Gallant noted that alongside the inability to find a solution to Haredi conscription, the committee had also failed to raise the age at which reservists are no longer called up after a vote on the move was delayed by Edelstein last week.

Instead, as of Monday, the length of mandatory conscription for all men, as well as any women serving in combat roles, had been shortened from 32 months to 30, despite Gallant requesting several months ago that mandatory service be lengthened to 36 months.

Lambasting the government for failing to meet the needs of the military, Gallant told the committee that the Finance Ministry was leading the opposition to extending the length of service due to financial considerations, and others were also raising obstacles.

“The Justice Ministry and the attorney general are actually creating problems,” he said.

“All the vectors are working in the opposite direction to our needs,” he lamented. “Unlike planes and bombs, soldiers cannot be brought from outside the country.”

Police clash with demonstrators during a protest against the recruitment of ultra-Orthodox yeshiva students to the IDF, in Jerusalem, June 30, 2024. (Chaim Goldberg/ Flash90)

The High Court’s decision means that after decades of political and societal controversy and strife over the issue, there is now a legal obligation for young Haredi men to join most of their Israeli peers and serve in the military.

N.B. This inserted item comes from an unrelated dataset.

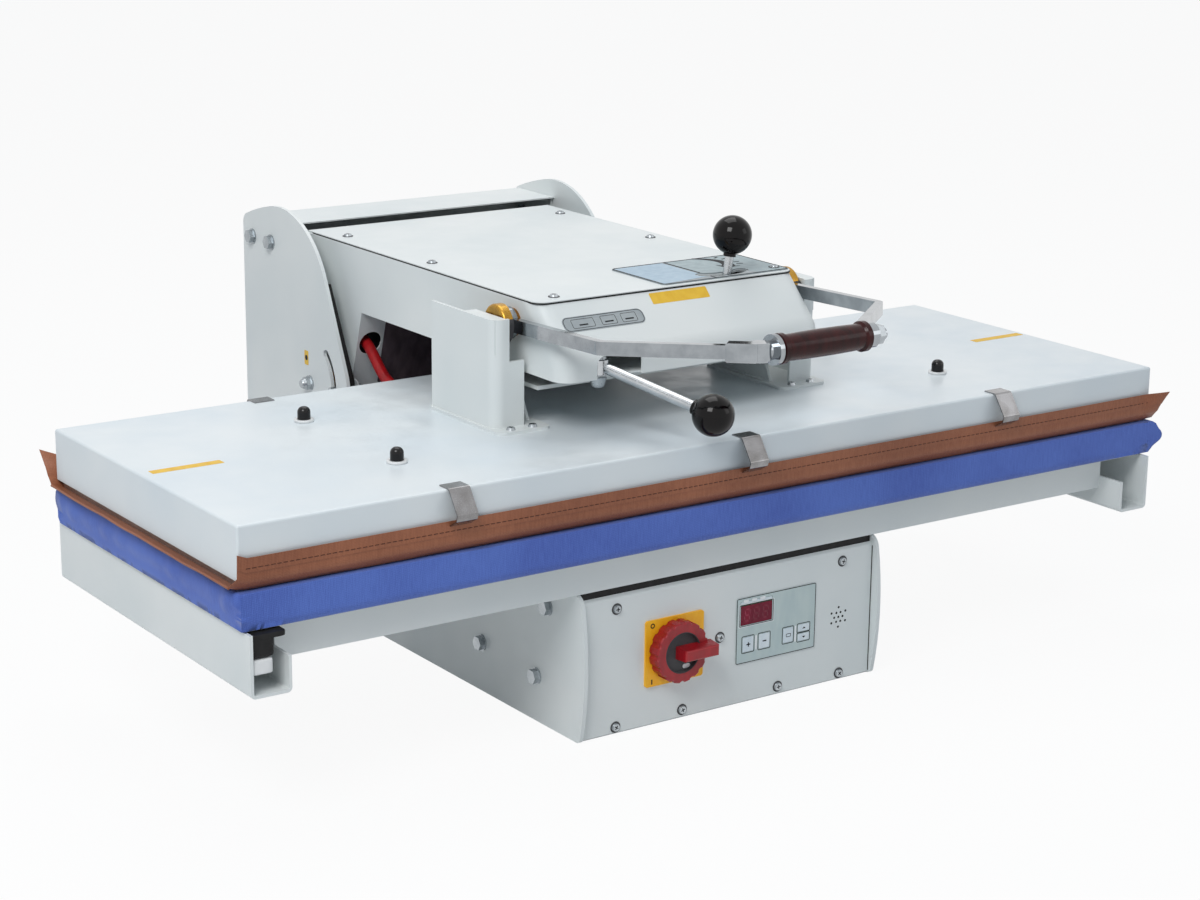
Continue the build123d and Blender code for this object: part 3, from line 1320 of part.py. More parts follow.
eye_start = GRIP_END + LOOSE_FIT
diagonal = Vector(KNUCKLE_X - BAR_X, BAR_BEND - GRIP_REACH)
knuckle_inset = 26.0
knuckle = Vector(-KNUCKLE_X, -GRIP_REACH)
left_end = knuckle + Vector(diagonal.X, -diagonal.Y).normalized() * knuckle_inset
right_end = Vector(eye_start + BAR_THICKNESS / 2, -GRIP_REACH)
bar_ends = {
    "left": (left_end,),
    "right": (right_end + Vector(0, EYE_STRAIGHT), right_end),
}
for name, side in SIDES.items():
    with BuildPart() as bail_bar:
        with BuildSketch(BAIL_PLANE):
            with BuildLine():
                FilletPolyline(
                    (side * BAR_X, 0),
                    (side * BAR_X, -BAR_BEND),
                    *bar_ends[name],
                    radius=BAR_BEND_R,
                )
            trace(line_width=BAR_THICKNESS)
        extrude(amount=BAR_HEIGHT / 2, both=True)
        with BuildSketch(along_x(side, BAR_X - BAR_THICKNESS / 2, SHAFT_Y, SHAFT_Z)):
            Circle(BAR_EYE_R)
        extrude(amount=BAR_THICKNESS)
        with BuildSketch(along_x(side, BAR_X - BAR_THICKNESS / 2, SHAFT_Y, SHAFT_Z)):
            Circle(SHAFT_R)
        extrude(amount=BAR_THICKNESS, mode=Mode.SUBTRACT)
        if name == "right":
            grip_axis = BAIL_PLANE.from_local_coords(Vector(0, -GRIP_REACH, 0))
            with BuildSketch(along_x(1, eye_start, grip_axis.Y, grip_axis.Z)):
                Circle(BAR_HEIGHT - 1)
            extrude(amount=BAR_THICKNESS)
            with BuildSketch(along_x(1, 0, grip_axis.Y, grip_axis.Z)):
                Circle(GRIP_ROD_R)
            extrude(amount=2 * KNUCKLE_X, mode=Mode.SUBTRACT)
    save(bail_bar, f"{name}_bail_bar")

# Knuckle, collar and rod that carry the grip
with BuildPart() as eye_bolt:
    with BuildSketch(BAIL_PLANE):
        with BuildLine():
            Line(left_end, knuckle + (knuckle - left_end).normalized() * 4)
        trace(line_width=16)
        with Locations((-KNUCKLE_X + 6, -GRIP_REACH)):
            Circle(11)
    extrude(amount=BAR_HEIGHT / 2 + 2.5, both=True)
    chamfer(faces().filter_by(BAIL_PLANE).edges(), length=1.5)
    with BuildSketch(along_x(1, -KNUCKLE_X + 6, grip_axis.Y, grip_axis.Z)):
        Circle(9)
    extrude(amount=GRIP_START - LOOSE_FIT + KNUCKLE_X - 6)
    with BuildSketch(along_x(1, GRIP_START - LOOSE_FIT - 5, grip_axis.Y, grip_axis.Z)):
        Circle(GRIP_COLLAR_R)
    extrude(amount=5)
    with BuildSketch(along_x(1, GRIP_START - LOOSE_FIT, grip_axis.Y, grip_axis.Z)):
        Circle(GRIP_ROD_R)
    extrude(amount=eye_start + BAR_THICKNESS + 14 - GRIP_START)
save(eye_bolt, "eye_bolt")

with BuildPart() as grip_nut:
    with BuildSketch(along_x(1, eye_start + BAR_THICKNESS, grip_axis.Y, grip_axis.Z)):
        Circle(GRIP_NUT_R + 1)
    extrude(amount=1.5)
    with BuildSketch(along_x(1, eye_start + BAR_THICKNESS + 1.5, grip_axis.Y, grip_axis.Z)):
        RegularPolygon(GRIP_NUT_R, 6)
        Circle(GRIP_ROD_R, mode=Mode.SUBTRACT)
    extrude(amount=8)
    with BuildSketch(along_x(1, eye_start + BAR_THICKNESS, grip_axis.Y, grip_axis.Z)):
        Circle(GRIP_ROD_R)
    extrude(amount=10, mode=Mode.SUBTRACT)
save(grip_nut, "grip_nut")

# Turned grip, free on its rod
with BuildPart() as bail_grip:
    with BuildSketch(
        Plane(origin=(0, grip_axis.Y, grip_axis.Z), x_dir=(1, 0, 0), z_dir=(0, -1, 0))
    ):
        with BuildLine():
            Polyline(
                (GRIP_START, GRIP_R - 2),
                (GRIP_START, GRIP_ROD_R + RUNNING_FIT),
                (GRIP_END, GRIP_ROD_R + RUNNING_FIT),
                (GRIP_END, GRIP_R - 2),
            )
            Line((GRIP_END, GRIP_R - 2), (GRIP_END - 2, GRIP_COLLAR_R))
            Line((GRIP_END - 2, GRIP_COLLAR_R), (GRIP_END - 7, GRIP_COLLAR_R))
            Line((GRIP_END - 7, GRIP_COLLAR_R), (GRIP_END - 9, GRIP_R - 0.8))
            ThreePointArc(
                (GRIP_END - 9, GRIP_R - 0.8),
                ((GRIP_START + GRIP_END) / 2, GRIP_R),
                (GRIP_START + 9, GRIP_R - 0.8),
            )
            Line((GRIP_START + 9, GRIP_R - 0.8), (GRIP_START + 7, GRIP_COLLAR_R))
            Line((GRIP_START + 7, GRIP_COLLAR_R), (GRIP_START + 2, GRIP_COLLAR_R))
            Line((GRIP_START + 2, GRIP_COLLAR_R), (GRIP_START, GRIP_R - 2))
        make_face()
    revolve(axis=Axis((0, grip_axis.Y, grip_axis.Z), (1, 0, 0)))
save(bail_grip, "bail_grip")

# Gas springs: cylinders on the tray's pins, rods on the crank pins of the arm
with BuildPart() as gas_cylinders:
    for side in SIDES.values():
        with BuildSketch(Plane.XY.offset(GAS_ANCHOR_Z + 12)):
            with Locations((side * GAS_X, CRANK_Y)):
                Circle(GAS_TUBE_R)
        extrude(amount=GAS_TUBE_TOP - GAS_ANCHOR_Z - 12)
        with BuildSketch(along_x(1, side * GAS_X - GAS_EYE / 2, CRANK_Y, GAS_ANCHOR_Z)):
            Circle(GAS_EYE - 1)
            with Locations((0, 10)):
                Rectangle(10, 20)
        extrude(amount=GAS_EYE)
        with BuildSketch(along_x(1, side * GAS_X - GAS_EYE / 2, CRANK_Y, GAS_ANCHOR_Z)):
            Circle(CRANK_PIN_R + RUNNING_FIT)
        extrude(amount=GAS_EYE, mode=Mode.SUBTRACT)
        with BuildSketch(Plane.XY.offset(GAS_ANCHOR_Z + 24)):
            with Locations((side * GAS_X, CRANK_Y)):
                Circle(GAS_TUBE_R - 1.5)
        extrude(amount=GAS_TUBE_TOP - GAS_ANCHOR_Z - 32, mode=Mode.SUBTRACT)
        with BuildSketch(Plane.XY.offset(GAS_TUBE_TOP)):
            with Locations((side * GAS_X, CRANK_Y)):
                Circle(GAS_ROD_R + RUNNING_FIT)
        extrude(amount=-12, mode=Mode.SUBTRACT)
save(gas_cylinders, "gas_cylinders")

with BuildPart() as gas_rods:
    for side in SIDES.values():
        with BuildSketch(Plane.XY.offset(GAS_ANCHOR_Z + 28)):
            with Locations((side * GAS_X, CRANK_Y)):
                Circle(GAS_TUBE_R - 1.5 - LOOSE_FIT)
        extrude(amount=8)
        with BuildSketch(Plane.XY.offset(GAS_ANCHOR_Z + 28)):
            with Locations((side * GAS_X, CRANK_Y)):
                Circle(GAS_ROD_R)
        extrude(amount=CRANK_Z - CRANK_PIN_R - CRANK_CLEARANCE - 2 - GAS_ANCHOR_Z - 28)
        with BuildSketch(along_x(1, side * GAS_X - GAS_EYE / 2, CRANK_Y, CRANK_Z)):
            Circle(CRANK_PIN_R + CRANK_CLEARANCE + 4)
            Circle(CRANK_PIN_R + CRANK_CLEARANCE, mode=Mode.SUBTRACT)
        extrude(amount=GAS_EYE)
save(gas_rods, "gas_rods")

# Heater cable from the leg of the arm to the gland in the back of the platen
cable_end = (CABLE_ROUTE[-1][0], half_y - 3, CABLE_ROUTE[-1][2])
with BuildPart() as heater_cable:
    with BuildLine() as route:
        hanging = Spline(*CABLE_ROUTE, tangents=((-0.1, -1, 0), (0, -1, 0)))
        Line(hanging @ 1, cable_end)
    with BuildSketch(Plane(origin=hanging @ 0, z_dir=hanging % 0)):
        Circle(CABLE_R)
    sweep(path=route.line)
save(heater_cable, "heater_cable")

with BuildPart() as cable_gland:
    gland_plane = Plane(
        origin=(cable_end[0], half_y, cable_end[2]), x_dir=(-1, 0, 0), z_dir=(0, 1, 0)
    )
    with BuildSketch(gland_plane):
        RegularPolygon(CABLE_R + 4, 6, major_radius=False)
    extrude(amount=4)
    with BuildSketch(gland_plane.offset(4)):
        Circle(CABLE_R + 3)
    extrude(amount=7, taper=8)
    with BuildSketch(gland_plane):
        Circle(CABLE_R + 1)
    extrude(amount=-COVER_SHEET)
    with BuildSketch(gland_plane):
        Circle(CABLE_R)
    extrude(amount=12, both=True, mode=Mode.SUBTRACT)
save(cable_gland, "cable_gland")
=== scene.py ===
"""Looks of a flatbed fusing press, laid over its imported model.

Lengths are metres in the shared frame. Names that end in _mm are millimetres, and so are all
sizes of prints, repeats, control panel, labels and fittings.
"""

from __future__ import annotations

import logging
import math
from dataclasses import dataclass
from enum import Enum

import bmesh
import bpy
from mathutils import Matrix, Vector, noise


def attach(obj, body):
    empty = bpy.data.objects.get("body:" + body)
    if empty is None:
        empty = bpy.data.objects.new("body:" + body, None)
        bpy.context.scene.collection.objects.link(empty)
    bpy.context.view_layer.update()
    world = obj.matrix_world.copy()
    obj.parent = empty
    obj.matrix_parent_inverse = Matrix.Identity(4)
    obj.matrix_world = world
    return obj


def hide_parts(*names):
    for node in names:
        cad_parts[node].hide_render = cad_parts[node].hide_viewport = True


log = logging.getLogger("fusing_press")
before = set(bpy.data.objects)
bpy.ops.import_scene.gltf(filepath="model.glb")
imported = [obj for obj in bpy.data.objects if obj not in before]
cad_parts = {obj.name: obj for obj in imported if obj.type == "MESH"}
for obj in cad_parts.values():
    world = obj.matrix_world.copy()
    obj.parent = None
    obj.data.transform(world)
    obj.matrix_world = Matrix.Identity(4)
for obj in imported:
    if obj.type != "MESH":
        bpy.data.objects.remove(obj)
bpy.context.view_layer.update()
MM = 0.001

Node = bpy.types.Node
Tree = bpy.types.NodeTree
Socket = bpy.types.NodeSocket
Outline = list[tuple[float, float]]
Turn = tuple[float, float, float]


def linear(code: str) -> tuple[float, float, float, float]:
    """Turn an sRGB hex value into the linear colour that a shader takes.

    Args:
        code: six hex digits after a hash sign.

    Returns:
        Red, green, blue and a full alpha.
    """
    shares = [int(code[at : at + 2], 16) / 255 for at in (1, 3, 5)]
    red, green, blue = (
        share / 12.92 if share <= 0.04045 else ((share + 0.055) / 1.055) ** 2.4
        for share in shares
    )
    return red, green, blue, 1.0


def set_inputs(tree: Tree, node: Node, inputs: dict) -> None:
    """Set a node's inputs to values, or link them.

    Args:
        tree: the node tree that has the node.
        node: the node.
        inputs: socket name or number to a value, or to the socket that feeds it.
    """
    for name, value in inputs.items():
        if isinstance(value, Socket):
            tree.links.new(value, node.inputs[name])
        else:
            node.inputs[name].default_value = value


def add_node(tree: Tree, kind: str, inputs: dict | None = None, **settings) -> Node:
    """Add one node with its settings, its values and the links into it.

    Args:
        tree: the node tree that takes the node.
        kind: Blender's name of the node type.
        inputs: what set_inputs takes.
        **settings: properties of the node itself.

    Returns:
        The new node.
    """
    made = tree.nodes.new(kind)
    for name, value in settings.items():
        setattr(made, name, value)
    set_inputs(tree, made, inputs or {})
    return made


def bare_tree(owner: bpy.types.Material | bpy.types.World) -> Tree:
    """Give a material or the world an empty node tree.

    Args:
        owner: the material or the world.

    Returns:
        Its tree.
    """
    owner.use_nodes = True
    owner.node_tree.nodes.clear()
    return owner.node_tree


def link_object(name: str, data: bpy.types.ID) -> bpy.types.Object:
    """Put a mesh, curve, camera or lamp into the scene.

    Args:
        name: the object's name.
        data: what it shows.

    Returns:
        The new object.
    """
    made = bpy.data.objects.new(name, data)
    bpy.context.scene.collection.objects.link(made)
    return made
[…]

The Defense Ministry refused to say Monday if it had begun drafting members of the ultra-Orthodox community in line with the attorney general’s directive. The prospect of enlistment has touched off mass protests in the Haredi community, including large demonstrations in Jerusalem Sunday that turned violent. Five people were arrested in clashes, during which protesters also lit fires in the street and attacked the car of UTJ party leader Yitzhak Goldknopf.

Many ultra-Orthodox Jews believe that military service is incompatible with their way of life and fear that those who enlist will be secularized.